Indeed, the proposed amending legislation will itself give rise to other issues.
If its current wording of the amending legislation is kept, the Civil Registration Act will retain the declaration based on the words “husband and wife” but will add another based on the word “spouse” aimed at same-sex marriages.
At first glance, the introduction of two separate declarations (one that the parties “accept each other as husband and wife” the other that has them accept each other “as spouses”) seems to accommodate both opposite-sex and same-sex marriage ceremonies. However, such an approach is at odds with what an amended Constitution will provide. If amended, the Constitution will not contain two parallel institutions of marriage. There will be a single institution – one which will be gender-neutral (“without distinction as to sex”).
Retaining the declaration based on the concept of “husband and wife”, and using the neutral word “spouse” to provide for same-sex couples, seems oddly out of sync with the very norms the referendum seeks to bring about. If phrases such as husband and wife are challenged, will they pass constitutional muster or will the Civil Registration Act require further amendment?
Interestingly, the Government also plans to leave the overall scheme of the Civil Registration Act intact.

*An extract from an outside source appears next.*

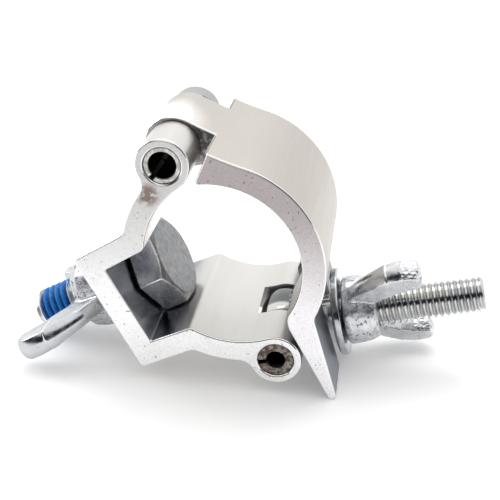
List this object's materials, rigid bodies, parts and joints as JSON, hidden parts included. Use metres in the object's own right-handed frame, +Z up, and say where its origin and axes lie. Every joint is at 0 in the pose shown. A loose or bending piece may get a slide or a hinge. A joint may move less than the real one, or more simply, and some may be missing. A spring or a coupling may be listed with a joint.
{
  "type": "pipe clamp",
  "caption": "Hinged aluminium half coupler for a stage pipe, closed by a swing bolt and wing nut, with a hex mounting bolt in its channel.",
  "frame": {"origin": "middle of the footprint, at the floor, with the clamp lying on its mounting bolt's end and its strap's tail", "axes": "+X from the mounting bolt to the swing bolt, +Y along the tube that the clamp holds, +Z up"},
  "size_m": [0.0956, 0.0374, 0.0528],
  "materials": {
    "saddle_aluminium": "satin mill finish",
    "strap_aluminium": "satin, slightly warm",
    "zinc_plate": "bright zinc plate over steel, rough where cast",
    "pin_steel": "dull spring steel with grime",
    "blue_nylon": "semi-matte"
  },
  "bodies": {
    "saddle": {"saddle": "saddle_aluminium", "hinge_roll_pin": "pin_steel", "pivot_roll_pin": "pin_steel", "mounting_bolt": "zinc_plate", "thread_lock_patch": "blue_nylon"},
    "strap": {"strap": "strap_aluminium"},
    "swing_bolt": {"swing_bolt": "zinc_plate"},
    "swing_washer": {"swing_washer": "zinc_plate"},
    "swing_wing_nut": {"swing_wing_nut": "zinc_plate"},
    "mounting_washer": {"mounting_washer": "zinc_plate"},
    "mounting_wing_nut": {"mounting_wing_nut": "zinc_plate"}
  },
  "joints": [
    {"name": "strap_hinge", "type": "hinge", "parent": "saddle", "child": "strap", "pos_m": [-0.01546, 0, 0.04686], "axis": [0, -1, 0], "range_deg": [0, 14.5]},
    {"name": "swing_bolt_pivot", "type": "hinge", "parent": "saddle", "child": "swing_bolt", "pos_m": [0.00672, 0, 0.00782], "axis": [0, 1, 0], "range_deg": [0, 60]},
    {"name": "swing_nut_travel", "type": "slide", "parent": "swing_bolt", "child": "swing_washer", "axis": [0.9707, 0, 0.2403], "range_m": [0, 0.0175]},
    {"name": "swing_nut_spin", "type": "hinge", "parent": "swing_washer", "child": "swing_wing_nut", "pos_m": [0.02031, 0, 0.01118], "axis": [0.9707, 0, 0.2403], "range_deg": [0, 5040]},
    {"name": "mounting_nut_travel", "type": "slide", "parent": "saddle", "child": "mounting_washer", "axis": [-0.8694, 0, -0.494], "range_m": [0, 0.0105]},
    {"name": "mounting_nut_spin", "type": "hinge", "parent": "mounting_washer", "child": "mounting_wing_nut", "pos_m": [-0.02958, 0, 0.01301], "axis": [-0.8694, 0, -0.494], "range_deg": [0, 2520]}
  ],
  "couplings": [
    {"joint": "swing_nut_spin", "follows": "swing_nut_travel", "rad_per_m": 5026.5},
    {"joint": "strap_hinge", "follows": "swing_nut_travel", "rad_per_m": 14.461},
    {"joint": "swing_bolt_pivot", "follows": "swing_nut_travel", "rad_per_m": 59.839},
    {"joint": "mounting_nut_spin", "follows": "mounting_nut_travel", "rad_per_m": 4188.8}
  ]
}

As a result, all ceremonies will have to be approved by the chief registrar and be “in no way inconsistent with” either of the two declarations which the Act will prescribe when amended.
Seventy per cent of marriages take place in religious ceremonies (Christian, Jewish or Muslim) most, if not all, of which explicitly and implicitly reject the concept of gender-neutral marriage. Such ceremonies risk being inconsistent with the gender-neutral declaration (“spouses of each other”) as well being at odds with the new constitutional norms.
In reverse, the same point could be made of same-sex weddings.
Will the chief registrar demand changes to ceremonies? What will happen if a solemniser refuses to make such changes? If the registrar were to approve ceremonies which reject the new characterisation of marriage, would such a ceremony be valid?
Instead of simply signing a register, would a distinct civil (and gender-neutral) ceremony be required? On a practical level, how would the 117 civil registrars cope if a high proportion of the 5,696 religious solemnisers were disqualified by the registrar?
There has been a marked reluctance to engage with legal issues thrown up by the proposed changes. This will not make them go away.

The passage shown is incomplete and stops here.